Set exercise:
Look below for the line containing "The Blender code" and the line containing "screen grey of"; repeat exactly those two lines and all lines between them, and nothing else.

Records shown:

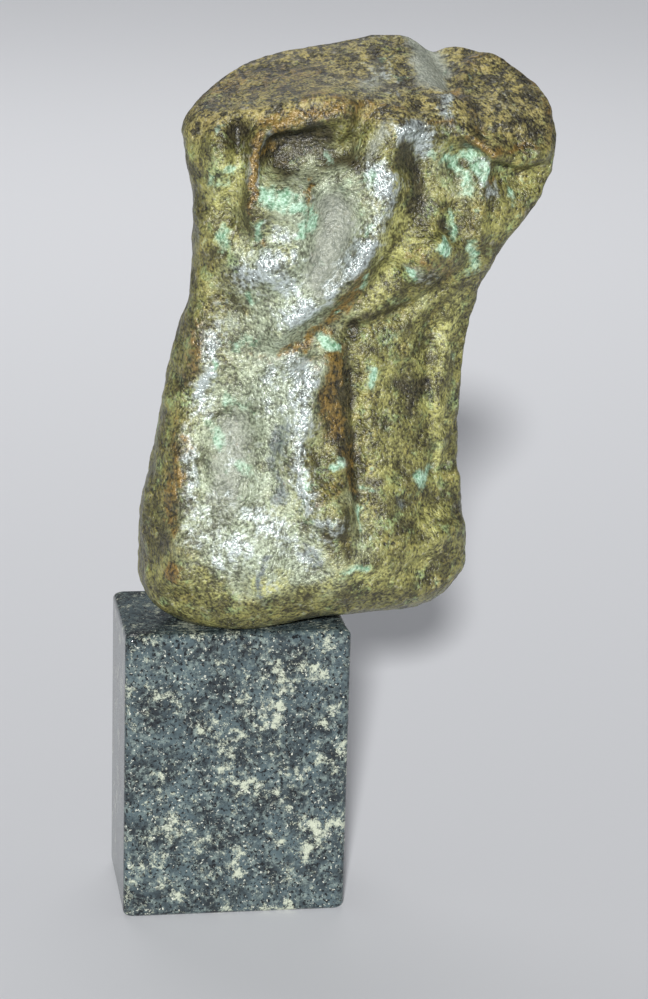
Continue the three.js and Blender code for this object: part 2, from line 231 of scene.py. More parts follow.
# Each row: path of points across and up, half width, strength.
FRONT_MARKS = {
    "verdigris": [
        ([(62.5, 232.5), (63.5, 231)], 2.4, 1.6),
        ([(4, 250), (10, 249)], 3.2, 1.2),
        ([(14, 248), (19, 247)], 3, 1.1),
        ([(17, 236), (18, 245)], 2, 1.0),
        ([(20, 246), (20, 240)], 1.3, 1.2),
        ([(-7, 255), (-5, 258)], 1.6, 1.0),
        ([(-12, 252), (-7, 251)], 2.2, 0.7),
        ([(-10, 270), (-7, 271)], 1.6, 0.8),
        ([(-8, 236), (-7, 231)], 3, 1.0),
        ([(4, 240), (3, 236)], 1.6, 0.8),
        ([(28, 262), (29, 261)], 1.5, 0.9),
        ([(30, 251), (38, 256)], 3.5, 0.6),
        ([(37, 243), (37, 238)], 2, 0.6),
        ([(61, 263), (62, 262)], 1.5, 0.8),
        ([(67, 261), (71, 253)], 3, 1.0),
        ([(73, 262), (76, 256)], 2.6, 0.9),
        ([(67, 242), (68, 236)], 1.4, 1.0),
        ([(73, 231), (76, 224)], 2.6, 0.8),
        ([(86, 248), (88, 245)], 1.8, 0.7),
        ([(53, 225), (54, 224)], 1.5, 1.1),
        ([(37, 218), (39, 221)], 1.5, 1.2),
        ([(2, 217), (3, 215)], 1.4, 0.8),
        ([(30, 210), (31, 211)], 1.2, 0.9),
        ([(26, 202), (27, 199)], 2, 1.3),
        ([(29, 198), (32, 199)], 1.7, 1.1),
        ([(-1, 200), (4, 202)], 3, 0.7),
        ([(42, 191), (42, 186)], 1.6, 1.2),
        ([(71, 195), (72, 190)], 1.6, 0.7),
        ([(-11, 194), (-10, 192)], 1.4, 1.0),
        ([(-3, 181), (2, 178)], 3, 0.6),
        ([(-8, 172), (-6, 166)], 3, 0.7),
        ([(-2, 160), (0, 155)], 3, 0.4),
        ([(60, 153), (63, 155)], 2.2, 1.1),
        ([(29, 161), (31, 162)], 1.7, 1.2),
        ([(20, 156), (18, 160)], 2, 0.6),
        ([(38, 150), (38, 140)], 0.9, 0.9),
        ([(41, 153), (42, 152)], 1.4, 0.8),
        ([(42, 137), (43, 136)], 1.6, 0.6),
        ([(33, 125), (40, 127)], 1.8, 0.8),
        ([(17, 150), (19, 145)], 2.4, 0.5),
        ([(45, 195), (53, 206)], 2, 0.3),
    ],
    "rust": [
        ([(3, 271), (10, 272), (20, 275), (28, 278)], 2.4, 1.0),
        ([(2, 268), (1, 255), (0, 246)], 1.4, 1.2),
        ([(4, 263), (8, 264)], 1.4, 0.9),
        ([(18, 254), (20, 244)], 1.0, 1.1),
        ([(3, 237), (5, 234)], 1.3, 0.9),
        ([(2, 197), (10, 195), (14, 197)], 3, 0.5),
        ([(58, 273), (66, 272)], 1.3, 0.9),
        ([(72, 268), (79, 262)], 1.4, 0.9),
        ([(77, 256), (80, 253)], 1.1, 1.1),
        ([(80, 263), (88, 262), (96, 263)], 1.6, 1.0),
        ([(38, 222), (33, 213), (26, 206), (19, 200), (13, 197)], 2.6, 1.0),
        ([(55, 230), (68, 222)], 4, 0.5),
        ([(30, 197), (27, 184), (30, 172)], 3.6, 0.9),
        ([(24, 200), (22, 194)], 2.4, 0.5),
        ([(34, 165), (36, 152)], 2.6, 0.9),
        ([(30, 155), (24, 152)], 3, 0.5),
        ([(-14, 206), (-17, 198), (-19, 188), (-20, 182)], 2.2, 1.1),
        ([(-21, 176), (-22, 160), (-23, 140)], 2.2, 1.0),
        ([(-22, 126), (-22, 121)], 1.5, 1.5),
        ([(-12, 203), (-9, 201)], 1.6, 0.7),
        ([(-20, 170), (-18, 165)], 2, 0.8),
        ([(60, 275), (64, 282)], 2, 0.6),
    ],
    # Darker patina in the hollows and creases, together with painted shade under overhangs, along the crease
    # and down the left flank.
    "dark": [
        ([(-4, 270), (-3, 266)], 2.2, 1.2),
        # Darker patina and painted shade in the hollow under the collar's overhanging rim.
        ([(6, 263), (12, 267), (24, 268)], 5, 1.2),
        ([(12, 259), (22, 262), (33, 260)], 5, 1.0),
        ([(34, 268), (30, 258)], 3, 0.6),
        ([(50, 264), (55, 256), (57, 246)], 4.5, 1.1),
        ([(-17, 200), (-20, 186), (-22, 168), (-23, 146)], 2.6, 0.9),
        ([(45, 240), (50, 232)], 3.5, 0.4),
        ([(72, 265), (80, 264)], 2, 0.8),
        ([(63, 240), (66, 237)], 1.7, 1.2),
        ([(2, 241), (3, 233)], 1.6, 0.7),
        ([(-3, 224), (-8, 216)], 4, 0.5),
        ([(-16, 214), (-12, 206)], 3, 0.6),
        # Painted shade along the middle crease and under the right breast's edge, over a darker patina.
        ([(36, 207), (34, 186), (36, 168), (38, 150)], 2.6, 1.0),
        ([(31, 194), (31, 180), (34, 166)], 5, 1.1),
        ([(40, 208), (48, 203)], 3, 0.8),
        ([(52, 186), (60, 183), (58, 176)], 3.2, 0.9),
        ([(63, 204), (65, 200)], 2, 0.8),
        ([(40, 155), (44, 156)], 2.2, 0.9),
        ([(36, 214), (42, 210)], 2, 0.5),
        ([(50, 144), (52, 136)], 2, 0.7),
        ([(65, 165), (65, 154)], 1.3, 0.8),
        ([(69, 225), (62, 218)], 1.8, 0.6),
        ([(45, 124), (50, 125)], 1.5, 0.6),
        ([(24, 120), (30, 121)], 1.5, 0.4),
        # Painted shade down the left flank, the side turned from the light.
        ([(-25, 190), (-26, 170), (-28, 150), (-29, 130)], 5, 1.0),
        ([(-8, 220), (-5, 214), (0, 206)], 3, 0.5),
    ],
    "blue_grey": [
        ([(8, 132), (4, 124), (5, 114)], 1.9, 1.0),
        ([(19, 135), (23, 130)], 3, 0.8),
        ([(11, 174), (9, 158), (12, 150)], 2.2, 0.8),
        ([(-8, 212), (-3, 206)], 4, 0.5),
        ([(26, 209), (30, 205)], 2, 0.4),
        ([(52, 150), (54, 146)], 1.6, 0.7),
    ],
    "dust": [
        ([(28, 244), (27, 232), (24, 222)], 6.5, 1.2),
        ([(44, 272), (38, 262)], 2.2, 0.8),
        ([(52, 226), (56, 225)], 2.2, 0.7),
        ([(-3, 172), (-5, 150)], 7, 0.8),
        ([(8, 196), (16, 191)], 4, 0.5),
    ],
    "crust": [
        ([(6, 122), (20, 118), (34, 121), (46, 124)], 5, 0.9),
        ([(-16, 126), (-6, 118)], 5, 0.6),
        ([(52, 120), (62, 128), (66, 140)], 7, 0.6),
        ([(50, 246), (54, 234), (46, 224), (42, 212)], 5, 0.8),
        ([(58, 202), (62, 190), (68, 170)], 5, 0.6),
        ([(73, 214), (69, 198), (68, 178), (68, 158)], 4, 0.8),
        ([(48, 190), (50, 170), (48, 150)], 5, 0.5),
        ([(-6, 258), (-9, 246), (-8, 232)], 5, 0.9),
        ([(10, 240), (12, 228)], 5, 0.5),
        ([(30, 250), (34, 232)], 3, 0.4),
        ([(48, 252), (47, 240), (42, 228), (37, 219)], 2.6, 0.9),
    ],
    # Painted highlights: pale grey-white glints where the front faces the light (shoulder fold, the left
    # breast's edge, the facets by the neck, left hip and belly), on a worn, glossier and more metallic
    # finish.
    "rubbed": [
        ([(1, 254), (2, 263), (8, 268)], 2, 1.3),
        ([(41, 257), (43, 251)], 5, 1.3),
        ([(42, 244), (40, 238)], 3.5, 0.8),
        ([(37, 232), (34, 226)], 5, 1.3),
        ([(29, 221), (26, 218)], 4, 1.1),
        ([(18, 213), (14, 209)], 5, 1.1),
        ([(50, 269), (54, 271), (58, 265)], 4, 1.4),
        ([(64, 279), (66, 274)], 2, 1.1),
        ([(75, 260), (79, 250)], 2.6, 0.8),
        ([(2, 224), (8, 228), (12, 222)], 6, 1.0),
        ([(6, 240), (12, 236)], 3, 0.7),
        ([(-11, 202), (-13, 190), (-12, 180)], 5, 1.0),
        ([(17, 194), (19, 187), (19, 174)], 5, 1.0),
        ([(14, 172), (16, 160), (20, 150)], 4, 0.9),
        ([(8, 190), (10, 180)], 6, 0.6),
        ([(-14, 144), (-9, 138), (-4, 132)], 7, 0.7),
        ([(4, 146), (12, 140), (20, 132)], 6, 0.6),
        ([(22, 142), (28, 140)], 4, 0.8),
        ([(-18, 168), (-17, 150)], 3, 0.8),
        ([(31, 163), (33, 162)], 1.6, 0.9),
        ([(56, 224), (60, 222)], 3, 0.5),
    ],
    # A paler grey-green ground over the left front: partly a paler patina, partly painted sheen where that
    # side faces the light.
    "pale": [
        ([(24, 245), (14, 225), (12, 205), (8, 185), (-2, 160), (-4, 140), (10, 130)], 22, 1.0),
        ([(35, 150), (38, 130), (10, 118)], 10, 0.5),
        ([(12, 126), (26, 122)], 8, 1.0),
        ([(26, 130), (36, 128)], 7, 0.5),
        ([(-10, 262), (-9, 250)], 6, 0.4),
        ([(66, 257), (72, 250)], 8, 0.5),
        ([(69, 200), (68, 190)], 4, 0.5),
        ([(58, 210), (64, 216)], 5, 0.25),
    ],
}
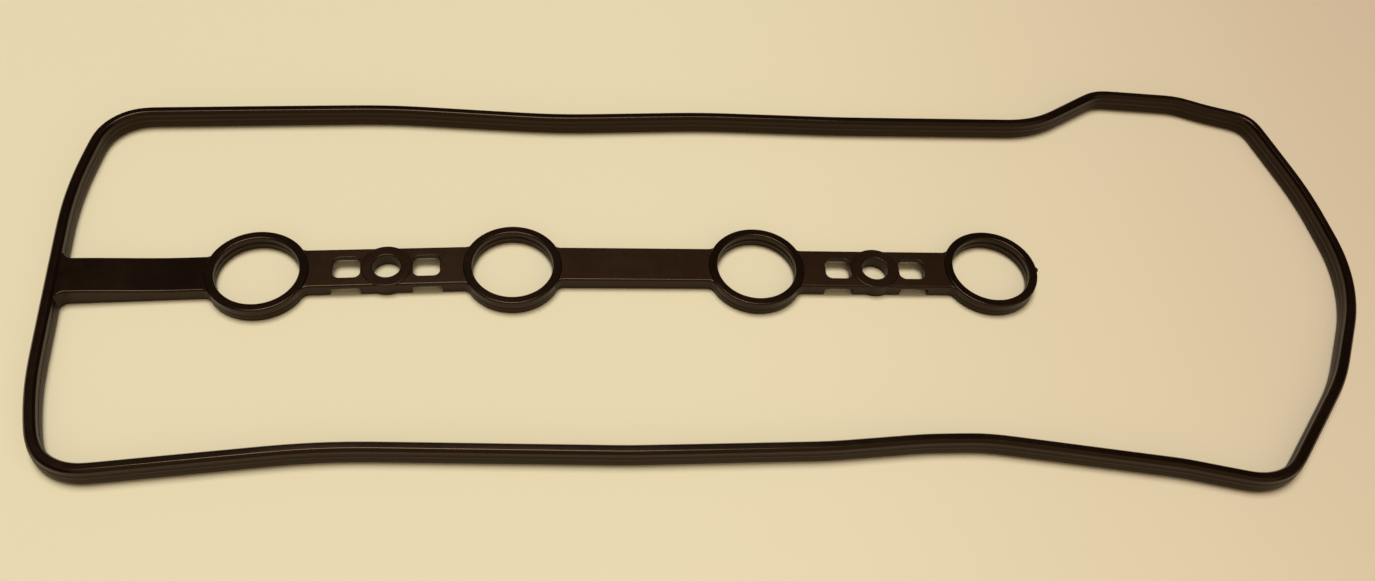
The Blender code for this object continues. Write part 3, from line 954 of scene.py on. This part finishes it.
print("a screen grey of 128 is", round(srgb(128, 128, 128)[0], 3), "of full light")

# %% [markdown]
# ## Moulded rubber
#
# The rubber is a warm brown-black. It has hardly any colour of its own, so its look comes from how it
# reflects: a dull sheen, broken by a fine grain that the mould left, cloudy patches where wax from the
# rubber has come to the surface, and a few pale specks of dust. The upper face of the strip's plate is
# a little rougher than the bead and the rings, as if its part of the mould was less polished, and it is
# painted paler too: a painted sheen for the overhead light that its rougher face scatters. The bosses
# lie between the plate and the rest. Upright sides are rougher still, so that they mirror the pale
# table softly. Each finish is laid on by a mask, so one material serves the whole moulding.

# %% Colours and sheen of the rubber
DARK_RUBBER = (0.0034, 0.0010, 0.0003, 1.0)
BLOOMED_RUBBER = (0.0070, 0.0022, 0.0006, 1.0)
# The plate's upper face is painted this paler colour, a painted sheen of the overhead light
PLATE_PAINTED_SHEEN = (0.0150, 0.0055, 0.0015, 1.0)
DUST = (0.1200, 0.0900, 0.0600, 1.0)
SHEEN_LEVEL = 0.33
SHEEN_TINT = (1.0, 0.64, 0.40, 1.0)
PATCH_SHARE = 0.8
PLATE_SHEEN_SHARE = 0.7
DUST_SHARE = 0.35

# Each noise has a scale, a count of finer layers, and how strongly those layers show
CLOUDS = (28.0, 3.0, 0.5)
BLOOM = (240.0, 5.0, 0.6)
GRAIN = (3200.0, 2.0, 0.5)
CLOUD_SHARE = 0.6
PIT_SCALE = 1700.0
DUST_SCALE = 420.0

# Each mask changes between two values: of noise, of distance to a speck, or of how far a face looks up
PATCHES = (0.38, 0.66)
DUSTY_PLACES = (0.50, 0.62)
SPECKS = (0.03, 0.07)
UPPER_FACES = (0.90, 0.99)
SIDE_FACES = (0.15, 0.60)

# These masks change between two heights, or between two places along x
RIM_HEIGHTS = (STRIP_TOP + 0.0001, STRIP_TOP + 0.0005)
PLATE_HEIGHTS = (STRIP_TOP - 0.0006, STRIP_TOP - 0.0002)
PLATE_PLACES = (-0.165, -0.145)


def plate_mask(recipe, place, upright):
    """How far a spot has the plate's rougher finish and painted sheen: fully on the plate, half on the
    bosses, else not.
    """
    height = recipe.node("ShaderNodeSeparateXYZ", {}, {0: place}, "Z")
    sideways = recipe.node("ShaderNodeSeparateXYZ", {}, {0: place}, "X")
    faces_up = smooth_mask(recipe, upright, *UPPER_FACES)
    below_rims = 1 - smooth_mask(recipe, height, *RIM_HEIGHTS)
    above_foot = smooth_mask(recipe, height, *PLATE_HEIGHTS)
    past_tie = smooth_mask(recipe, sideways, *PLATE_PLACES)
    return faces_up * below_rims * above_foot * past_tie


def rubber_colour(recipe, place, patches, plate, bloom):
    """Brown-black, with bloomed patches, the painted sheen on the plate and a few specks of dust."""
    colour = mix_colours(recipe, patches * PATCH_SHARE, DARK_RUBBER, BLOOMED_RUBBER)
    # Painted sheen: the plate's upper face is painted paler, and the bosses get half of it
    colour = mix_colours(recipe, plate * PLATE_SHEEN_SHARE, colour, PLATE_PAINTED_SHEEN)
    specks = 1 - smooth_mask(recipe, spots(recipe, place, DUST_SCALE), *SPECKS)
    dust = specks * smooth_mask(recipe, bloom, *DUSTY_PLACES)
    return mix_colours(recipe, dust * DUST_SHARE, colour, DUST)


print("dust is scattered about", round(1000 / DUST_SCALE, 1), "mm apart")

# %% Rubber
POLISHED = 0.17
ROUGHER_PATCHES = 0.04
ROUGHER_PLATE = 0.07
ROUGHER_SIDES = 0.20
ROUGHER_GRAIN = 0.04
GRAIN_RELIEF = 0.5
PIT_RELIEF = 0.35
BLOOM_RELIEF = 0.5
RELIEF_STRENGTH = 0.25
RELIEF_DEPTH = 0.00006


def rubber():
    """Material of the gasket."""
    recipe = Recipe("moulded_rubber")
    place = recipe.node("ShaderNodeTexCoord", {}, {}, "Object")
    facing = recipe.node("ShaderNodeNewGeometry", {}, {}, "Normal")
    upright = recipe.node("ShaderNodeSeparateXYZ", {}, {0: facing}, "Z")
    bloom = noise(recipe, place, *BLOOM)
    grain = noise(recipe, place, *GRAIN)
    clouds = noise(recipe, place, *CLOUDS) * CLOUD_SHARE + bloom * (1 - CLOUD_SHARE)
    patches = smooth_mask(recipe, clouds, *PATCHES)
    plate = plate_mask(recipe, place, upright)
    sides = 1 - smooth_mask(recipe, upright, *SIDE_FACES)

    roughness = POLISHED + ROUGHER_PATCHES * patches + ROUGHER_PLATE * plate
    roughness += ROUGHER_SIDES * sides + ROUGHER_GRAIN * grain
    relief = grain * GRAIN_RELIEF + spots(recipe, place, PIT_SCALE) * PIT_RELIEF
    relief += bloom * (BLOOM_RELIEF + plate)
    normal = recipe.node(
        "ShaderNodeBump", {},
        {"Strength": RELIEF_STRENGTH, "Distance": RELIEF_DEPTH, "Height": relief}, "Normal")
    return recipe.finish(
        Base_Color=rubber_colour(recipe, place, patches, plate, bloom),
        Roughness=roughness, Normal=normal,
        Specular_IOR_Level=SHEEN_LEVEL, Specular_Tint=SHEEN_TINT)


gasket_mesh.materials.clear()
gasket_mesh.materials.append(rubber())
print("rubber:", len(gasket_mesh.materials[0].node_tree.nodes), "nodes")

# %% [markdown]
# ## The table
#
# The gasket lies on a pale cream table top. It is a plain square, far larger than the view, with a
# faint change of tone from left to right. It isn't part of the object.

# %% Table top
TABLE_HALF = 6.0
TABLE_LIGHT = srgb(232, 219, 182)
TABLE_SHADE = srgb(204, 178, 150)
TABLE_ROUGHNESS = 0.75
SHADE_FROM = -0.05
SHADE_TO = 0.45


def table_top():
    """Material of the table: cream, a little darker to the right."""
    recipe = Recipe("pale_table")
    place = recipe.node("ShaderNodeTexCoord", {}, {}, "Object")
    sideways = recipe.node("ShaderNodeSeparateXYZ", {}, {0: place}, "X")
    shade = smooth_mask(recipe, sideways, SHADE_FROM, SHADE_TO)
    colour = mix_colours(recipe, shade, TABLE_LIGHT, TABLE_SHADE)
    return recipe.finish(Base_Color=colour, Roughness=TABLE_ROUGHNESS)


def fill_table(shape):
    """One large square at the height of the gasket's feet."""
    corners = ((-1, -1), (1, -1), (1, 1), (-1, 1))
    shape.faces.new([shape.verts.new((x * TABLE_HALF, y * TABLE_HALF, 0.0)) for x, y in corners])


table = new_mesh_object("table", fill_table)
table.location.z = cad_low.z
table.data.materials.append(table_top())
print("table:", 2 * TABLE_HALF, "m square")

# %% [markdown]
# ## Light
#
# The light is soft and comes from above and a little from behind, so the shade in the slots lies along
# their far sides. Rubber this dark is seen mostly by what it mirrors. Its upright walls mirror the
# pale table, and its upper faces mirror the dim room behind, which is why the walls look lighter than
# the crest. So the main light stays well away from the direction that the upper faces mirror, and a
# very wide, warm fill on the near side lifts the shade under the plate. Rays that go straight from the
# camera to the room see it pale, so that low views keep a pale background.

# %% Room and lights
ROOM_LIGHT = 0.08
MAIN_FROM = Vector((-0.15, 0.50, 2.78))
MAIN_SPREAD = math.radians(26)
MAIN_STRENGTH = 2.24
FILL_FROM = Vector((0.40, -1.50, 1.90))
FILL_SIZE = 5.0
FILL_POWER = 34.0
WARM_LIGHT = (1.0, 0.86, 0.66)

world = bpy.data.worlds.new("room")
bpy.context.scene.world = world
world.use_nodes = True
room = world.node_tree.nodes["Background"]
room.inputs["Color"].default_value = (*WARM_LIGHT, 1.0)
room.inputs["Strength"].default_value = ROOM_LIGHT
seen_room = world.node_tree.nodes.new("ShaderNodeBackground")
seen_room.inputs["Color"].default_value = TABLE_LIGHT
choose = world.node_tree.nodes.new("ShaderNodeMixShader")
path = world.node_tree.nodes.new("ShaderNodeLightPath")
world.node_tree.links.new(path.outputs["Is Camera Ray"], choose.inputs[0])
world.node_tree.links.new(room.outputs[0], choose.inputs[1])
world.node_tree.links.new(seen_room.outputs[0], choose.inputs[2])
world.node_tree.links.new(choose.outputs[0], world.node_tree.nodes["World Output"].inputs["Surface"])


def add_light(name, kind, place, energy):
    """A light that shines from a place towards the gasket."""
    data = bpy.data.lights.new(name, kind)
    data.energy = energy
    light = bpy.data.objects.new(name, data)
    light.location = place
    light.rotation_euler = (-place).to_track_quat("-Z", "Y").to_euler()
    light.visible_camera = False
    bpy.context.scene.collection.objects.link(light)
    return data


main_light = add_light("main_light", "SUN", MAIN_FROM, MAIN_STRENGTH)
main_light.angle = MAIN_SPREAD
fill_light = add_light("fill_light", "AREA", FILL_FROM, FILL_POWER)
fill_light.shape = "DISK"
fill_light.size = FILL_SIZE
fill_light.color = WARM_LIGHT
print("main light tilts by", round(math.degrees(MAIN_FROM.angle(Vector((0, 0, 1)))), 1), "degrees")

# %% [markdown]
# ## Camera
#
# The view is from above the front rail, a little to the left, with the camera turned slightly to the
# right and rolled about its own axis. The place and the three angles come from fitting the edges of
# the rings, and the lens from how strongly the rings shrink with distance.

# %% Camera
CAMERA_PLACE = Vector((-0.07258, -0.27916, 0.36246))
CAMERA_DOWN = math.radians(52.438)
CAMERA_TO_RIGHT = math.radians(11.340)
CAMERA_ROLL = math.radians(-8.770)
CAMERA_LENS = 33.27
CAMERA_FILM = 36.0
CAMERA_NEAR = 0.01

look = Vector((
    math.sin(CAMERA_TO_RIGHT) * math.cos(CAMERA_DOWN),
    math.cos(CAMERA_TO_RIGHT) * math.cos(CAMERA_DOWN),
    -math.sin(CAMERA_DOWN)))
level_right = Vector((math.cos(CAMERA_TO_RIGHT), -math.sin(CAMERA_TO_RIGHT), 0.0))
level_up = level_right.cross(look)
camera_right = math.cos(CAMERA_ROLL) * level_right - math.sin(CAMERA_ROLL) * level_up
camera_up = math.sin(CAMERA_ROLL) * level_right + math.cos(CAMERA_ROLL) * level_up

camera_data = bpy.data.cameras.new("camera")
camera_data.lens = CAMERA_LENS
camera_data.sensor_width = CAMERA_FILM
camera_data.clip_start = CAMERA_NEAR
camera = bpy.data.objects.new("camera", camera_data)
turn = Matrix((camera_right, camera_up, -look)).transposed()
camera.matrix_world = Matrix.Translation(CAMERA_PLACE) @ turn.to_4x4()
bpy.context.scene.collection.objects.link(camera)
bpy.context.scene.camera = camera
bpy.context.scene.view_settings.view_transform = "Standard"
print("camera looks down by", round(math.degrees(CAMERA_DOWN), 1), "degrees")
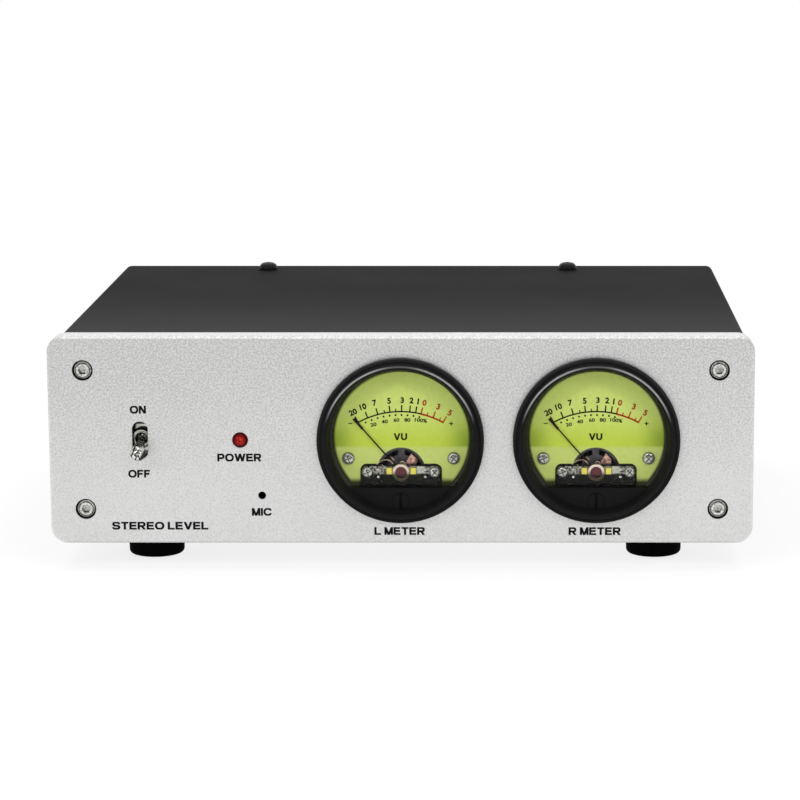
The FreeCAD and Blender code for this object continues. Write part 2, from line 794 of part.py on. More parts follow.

Correct answer:
The Blender code for this object continues. Write part 3, from line 954 of scene.py on. This part finishes it.
print("a screen grey of 128 is", round(srgb(128, 128, 128)[0], 3), "of full light")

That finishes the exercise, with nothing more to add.